US - North West Airlines (NWA) has warned that Congress must act swiftly if it is to avoid another sizeable pension plan being dumped on the Pension benefit Guaranty Corp (PBGC), and ultimately the taxpayer.
Hundreds of NWA staff arrived in Washington to pressure Congress to quickly pass legislation that would allow the airline significantly more time to fund their ailing pension plan, and NWA president Doug Steenland warned that the airline “would be forced to terminate its plans” should the legislation not go through soon.
“Enacting this important legislation now will protect taxpayers from having another large pension plan become the responsibility of the PBGC,” said Steenland.
The legislative process has been widely criticised for taking so long, which could prove significant given that Steenland yesterday told reporters in Washington he would give “serious consideration” to terminating the plan should there be no resolution achieved by the August congressional recess.
The PBGC is already burdened with over US$23bn in debt, of which airline pensions constitute a sizeable chunk.

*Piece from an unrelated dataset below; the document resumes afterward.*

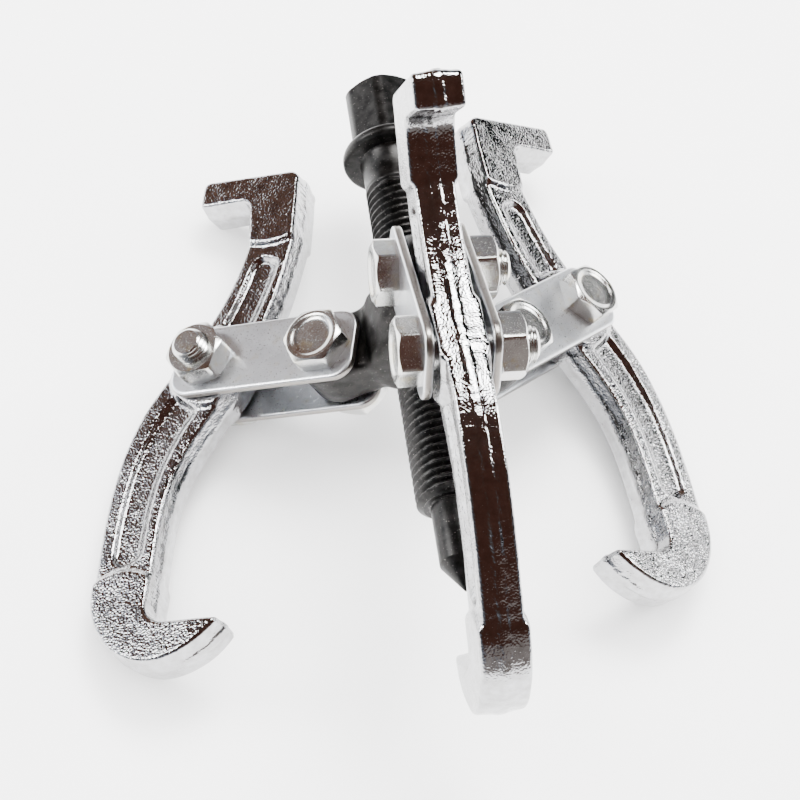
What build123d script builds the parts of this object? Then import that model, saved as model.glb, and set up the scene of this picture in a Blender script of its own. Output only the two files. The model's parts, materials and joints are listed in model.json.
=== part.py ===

Some of the nation’s largest airlines - including United Airlines and US Airways - have terminated their DB plans through the Chapter 11 bankruptcy process, turning responsibility for the plans over to the PBGC.
Dave Stevens, master executive council (MEC) chairman of the Northwest unit of the Air Line Pilots Association (ALPA) said the pilots of NWA viewed legislation as a “win, win, win for the taxpayer, employee and our employer, and added:
This is not a taxpayer bailout; rather it is Northwest's opportunity to live up to its obligation over a longer period of time.